New Jersey’s statute flipped this formulation on its head. Instead of considering whether the defendant was motivated by anti-gay bias, the state’s bias intimidation law required the jury to decide whether the victim “reasonably believed” that the defendant targeted him because of some protected characteristic. That meant the defendant could be found guilty of bias intimidation even if he had absolutely no intent to intimidate his victim because of his identity. So long as a jury concluded that the victim “reasonably believed” he was persecuted because of a protected characteristic, the defendant could be charged with a hate crime. His actual state of mind was irrelevant. This radical departure from the traditional hate crime statute is unlike any other state’s bias law.

The New Jersey Supreme Court unanimously struck down this problematic provision of the statute in 2015, ruling that it violated the Due Process Clause of the 14th Amendment to the U.S. Constitution. A criminal law, the court explained, violates due process when it is “so vague” that a person “of common intelligence must necessarily guess at its meaning.” In order to comport with due process, a criminal law must “draw clear lines separating criminal from lawful conduct.” But the New Jersey bias intimidation statute drew no such lines. Instead, it allowed a defendant to be convicted “even if he had no purpose to intimidate” or “knowledge that his conduct would intimidate” his victim on the basis of a protected characteristic.

In other words, the law expected a defendant to read his victim’s mind—then required the jury to read the victim’s mind as well. A criminal statute whose reach is defined by a victim’s subjective sense of persecution is the very essence of an unconstitutionally vague law.

Because the New Jersey law so obviously violated defendants’ due process rights, the state Supreme Court refrained from engaging in a free speech analysis. But a lower court had found that the bias intimidation statute also violated the First Amendment by “criminalizing speech.” The appeals court held that a state may not punish “speech or other expressive activity” based on the “effect of the speech on the victim.” Put differently, “the state cannot criminalize bigoted or ‘politically incorrect’ speech based solely on a listener’s offended reaction.” There must be some additional element to the crime—typically, the speaker’s intent to illegally harass or intimidate his victim. Without this extra element, the court found, the New Jersey law punished protected expression by allowing a victim’s mere reaction to turn constitutionally protected speech into illegal intimidation.

Which brings us back to the Clementi case. In response to the state Supreme Court decision, a lower court felt compelled to throw out Ravi’s entire conviction, concluding correctly that “the evidence the state presented to prove the bias intimidation charges … permeated the entire case against [the] defendant.” The court called for a new trial on more straightforward charges, like invasion of privacy, but state prosecutors have not yet announced plans to continue pursuing the case—an encouraging sign for Ravi. Clementi’s parents took the news with equanimity, while noting that their son’s “private moments were stolen from him and used to humiliate him.”

They’re right, of course.

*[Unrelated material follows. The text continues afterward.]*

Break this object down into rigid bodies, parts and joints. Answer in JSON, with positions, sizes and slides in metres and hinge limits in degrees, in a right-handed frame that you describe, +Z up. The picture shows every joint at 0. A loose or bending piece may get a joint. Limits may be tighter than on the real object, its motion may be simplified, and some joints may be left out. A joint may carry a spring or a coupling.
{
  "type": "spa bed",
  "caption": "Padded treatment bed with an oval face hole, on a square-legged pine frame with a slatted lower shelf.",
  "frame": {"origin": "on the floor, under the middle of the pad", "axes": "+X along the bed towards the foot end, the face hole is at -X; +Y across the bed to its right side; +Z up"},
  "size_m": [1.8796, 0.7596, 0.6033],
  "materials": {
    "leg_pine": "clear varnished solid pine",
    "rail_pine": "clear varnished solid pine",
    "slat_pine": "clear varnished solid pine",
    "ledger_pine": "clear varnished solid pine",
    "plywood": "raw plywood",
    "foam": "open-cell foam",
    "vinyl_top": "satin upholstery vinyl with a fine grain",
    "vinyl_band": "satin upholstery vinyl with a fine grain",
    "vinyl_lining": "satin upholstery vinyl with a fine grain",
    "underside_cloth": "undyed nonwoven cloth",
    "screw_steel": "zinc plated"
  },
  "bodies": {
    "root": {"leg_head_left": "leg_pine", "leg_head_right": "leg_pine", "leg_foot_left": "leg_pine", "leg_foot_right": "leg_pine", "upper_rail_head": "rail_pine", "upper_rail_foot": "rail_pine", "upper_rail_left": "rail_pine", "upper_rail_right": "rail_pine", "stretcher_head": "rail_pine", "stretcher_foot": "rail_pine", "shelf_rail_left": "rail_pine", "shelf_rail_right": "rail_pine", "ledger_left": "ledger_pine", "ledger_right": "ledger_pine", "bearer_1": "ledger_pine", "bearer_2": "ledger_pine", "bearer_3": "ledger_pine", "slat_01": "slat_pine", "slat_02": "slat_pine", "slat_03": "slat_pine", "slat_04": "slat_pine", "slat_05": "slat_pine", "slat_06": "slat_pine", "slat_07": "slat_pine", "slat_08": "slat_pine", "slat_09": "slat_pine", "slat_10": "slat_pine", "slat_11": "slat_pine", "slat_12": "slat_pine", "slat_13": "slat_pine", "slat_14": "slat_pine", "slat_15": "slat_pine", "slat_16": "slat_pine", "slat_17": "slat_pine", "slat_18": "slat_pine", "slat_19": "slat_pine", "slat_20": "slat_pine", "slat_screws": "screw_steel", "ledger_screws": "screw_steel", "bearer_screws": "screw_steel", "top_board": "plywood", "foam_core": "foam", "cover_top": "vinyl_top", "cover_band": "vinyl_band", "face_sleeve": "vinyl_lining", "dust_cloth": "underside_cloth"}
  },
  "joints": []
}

Ravi’s actions remain monstrous, an appalling and illegal invasion of privacy, and he surely deserves his ignominy. But there are broader principles at stake in the Clementi case. Should we allow the government to turn our personal sense of persecution into a criminal speech code? Should we permit the courts to imprison individuals for bias-motivated crimes when they had no intent to intimidate minorities? However desirable tolerance may be, the Constitution puts these remedies out of reach. We cannot cure one injustice with another.

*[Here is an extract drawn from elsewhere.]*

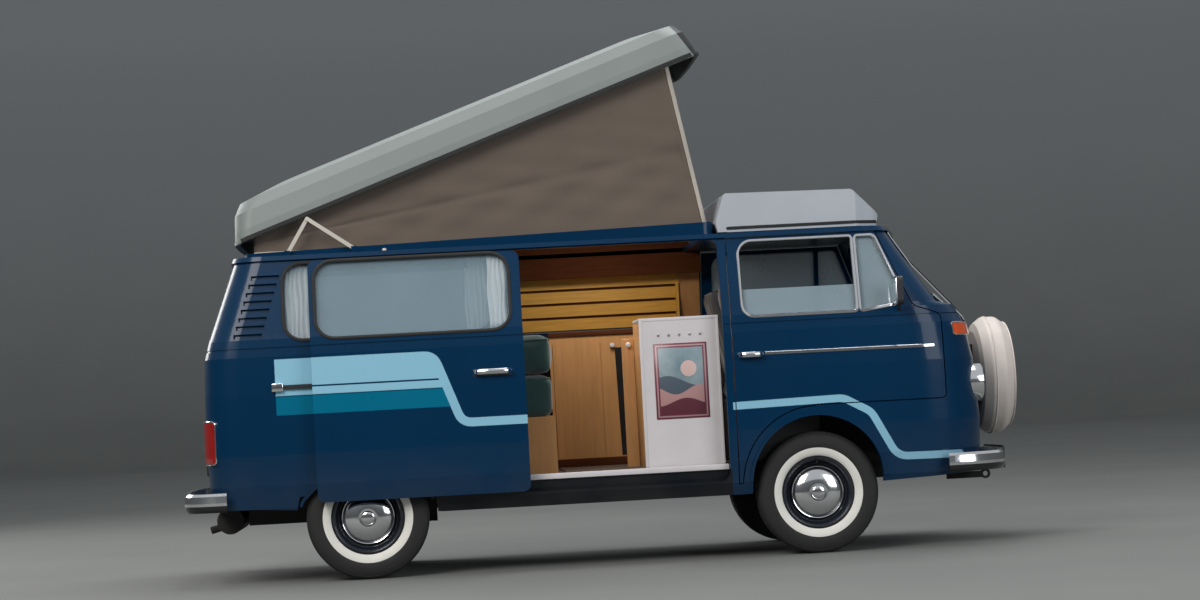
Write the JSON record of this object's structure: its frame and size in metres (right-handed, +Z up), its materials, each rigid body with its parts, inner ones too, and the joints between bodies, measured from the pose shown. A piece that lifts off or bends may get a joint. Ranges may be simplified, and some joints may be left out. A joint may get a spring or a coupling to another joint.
{
  "type": "camper van",
  "caption": "Rear-engined forward-control camper van with a rear-hinged raised roof, its side door slid open.",
  "frame": {"origin": "on the ground, under the middle of the whole van's box", "axes": "+X towards the front of the van, +Y to its left, +Z up"},
  "size_m": [4.6098, 1.968, 2.9015],
  "materials": {
    "body_paint": "gloss paint, deep blue with light blue and teal stripes",
    "floor_paint": "satin",
    "underbody": "matt black",
    "black_trim": "satin",
    "window_glass": "clear",
    "roof_plastic": "off-white moulding",
    "canvas": "woven",
    "stay_metal": "satin",
    "chrome": "polished",
    "white_vinyl": "satin vinyl",
    "lamp_glass": "ribbed lens in a bright ring",
    "amber_lens": "lens",
    "red_lens": "lens",
    "seat_fabric": "dark green upholstery",
    "tan_wood": "veneer",
    "golden_wood": "varnished",
    "white_board": "painted board",
    "engine_metal": "cast",
    "tyre": "rubber with a white wall ring",
    "wheel_metal": "painted rim with a chrome cap"
  },
  "bodies": {
    "van": {"side_panel_right": "body_paint", "side_panel_left": "body_paint", "front_panel": "body_paint", "rear_panel": "body_paint", "roof_panel": "body_paint", "floor_pan": "floor_paint", "wheel_housings": "floor_paint", "engine_deck": "floor_paint", "toe_board": "floor_paint", "chassis_rails": "underbody", "sliding_door": "body_paint", "sliding_door_glass": "window_glass", "slide_rail": "black_trim", "windscreen": "window_glass", "side_glass_right": "window_glass", "side_glass_left": "window_glass", "roof_canvas": "canvas", "luggage_tray": "roof_plastic", "front_bumper": "chrome", "rear_bumper": "chrome", "spare_wheel_cover": "white_vinyl", "spare_wheel_carrier": "underbody", "headlamps": "lamp_glass", "front_indicators": "amber_lens", "tail_lamps": "red_lens", "front_grille": "black_trim", "dashboard": "black_trim", "steering_wheel": "black_trim", "front_seats": "seat_fabric", "kitchen_unit": "tan_wood", "slatted_blind": "golden_wood", "white_cabinet": "white_board", "bench_base": "tan_wood", "bench_cushions": "seat_fabric", "front_axle_beam": "underbody", "rear_axle": "underbody", "engine_block": "engine_metal"},
    "door_right": {"cab_door_right": "body_paint", "cab_glass_right": "window_glass", "mirror_right": "black_trim"},
    "door_left": {"cab_door_left": "body_paint", "cab_glass_left": "window_glass", "mirror_left": "black_trim"},
    "gate": {"tailgate": "body_paint", "tailgate_glass": "window_glass"},
    "lid": {"engine_lid": "body_paint"},
    "roof": {"roof_shell": "roof_plastic"},
    "stay_rear": {"roof_stay_rear": "stay_metal"},
    "stay_front": {"roof_stay_front": "stay_metal"},
    "upright_left": {"knuckle_left": "underbody"},
    "upright_right": {"knuckle_right": "underbody"},
    "wheel_fr": {"tyre_front_right": "tyre", "wheel_front_right": "wheel_metal"},
    "wheel_fl": {"tyre_front_left": "tyre", "wheel_front_left": "wheel_metal"},
    "wheel_rr": {"tyre_rear_right": "tyre", "wheel_rear_right": "wheel_metal"},
    "wheel_rl": {"tyre_rear_left": "tyre", "wheel_rear_left": "wheel_metal"}
  },
  "joints": [
    {"name": "cab_door_right_hinge", "type": "hinge", "parent": "van", "child": "door_right", "pos_m": [1.79, -0.84, 1], "axis": [0, 0, 1], "range_deg": [0, 65]},
    {"name": "cab_door_left_hinge", "type": "hinge", "parent": "van", "child": "door_left", "pos_m": [1.79, 0.84, 1], "axis": [0, 0, -1], "range_deg": [0, 65]},
    {"name": "tailgate_hinge", "type": "hinge", "parent": "van", "child": "gate", "pos_m": [-1.984, 0, 1.69], "axis": [0, 1, 0], "range_deg": [0, 75]},
    {"name": "engine_lid_hinge", "type": "hinge", "parent": "van", "child": "lid", "pos_m": [-2.166, 0, 0.858], "axis": [0, 1, 0], "range_deg": [0, 65]},
    {"name": "roof_hinge", "type": "hinge", "parent": "van", "child": "roof", "pos_m": [-2.14, 0, 2.227], "axis": [0, -1, 0], "range_deg": [-18.7, 0], "deforming": ["roof_canvas"]},
    {"name": "roof_stay_rear_hinge", "type": "hinge", "parent": "van", "child": "stay_rear", "pos_m": [-1.665, 0, 1.75], "axis": [0, -1, 0], "range_deg": [-53, 0]},
    {"name": "roof_stay_front_hinge", "type": "hinge", "parent": "van", "child": "stay_front", "pos_m": [-1.309, 0, 1.758], "axis": [0, -1, 0], "range_deg": [0, 30.5]},
    {"name": "steer_left", "type": "hinge", "parent": "van", "child": "upright_left", "pos_m": [1.095, 0.618, 0.325], "axis": [0, 0, 1], "range_deg": [-28, 28]},
    {"name": "steer_right", "type": "hinge", "parent": "van", "child": "upright_right", "pos_m": [1.095, -0.618, 0.325], "axis": [0, 0, 1], "range_deg": [-28, 28]},
    {"name": "wheel_fr_spin", "type": "hinge", "parent": "upright_right", "child": "wheel_fr", "pos_m": [1.095, -0.6975, 0.325], "axis": [0, 1, 0], "continuous": true},
    {"name": "wheel_fl_spin", "type": "hinge", "parent": "upright_left", "child": "wheel_fl", "pos_m": [1.095, 0.6975, 0.325], "axis": [0, 1, 0], "continuous": true},
    {"name": "wheel_rr_spin", "type": "hinge", "parent": "van", "child": "wheel_rr", "pos_m": [-1.305, -0.7275, 0.325], "axis": [0, 1, 0], "continuous": true},
    {"name": "wheel_rl_spin", "type": "hinge", "parent": "van", "child": "wheel_rl", "pos_m": [-1.305, 0.7275, 0.325], "axis": [0, 1, 0], "continuous": true}
  ],
  "couplings": [
    {"joint": "roof_stay_rear_hinge", "follows": "roof_hinge", "ratio": 2.83},
    {"joint": "roof_stay_front_hinge", "follows": "roof_hinge", "ratio": -1.63},
    {"joint": "steer_right", "follows": "steer_left", "ratio": 1}
  ]
}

Ravi was convicted under a law that criminalized expression and threatened to jail individuals with a perfectly innocent state of mind. His crimes were execrable, yet his conviction was unconstitutional: It is a bedrock rule of due process that no person, however personally culpable, can be justly imprisoned under an unjust law. To preserve the fundamental fairness of our criminal justice system, terrible people must sometimes walk free. And it is a painful but necessary result of this rule that Dharun Ravi’s conviction simply could not stand.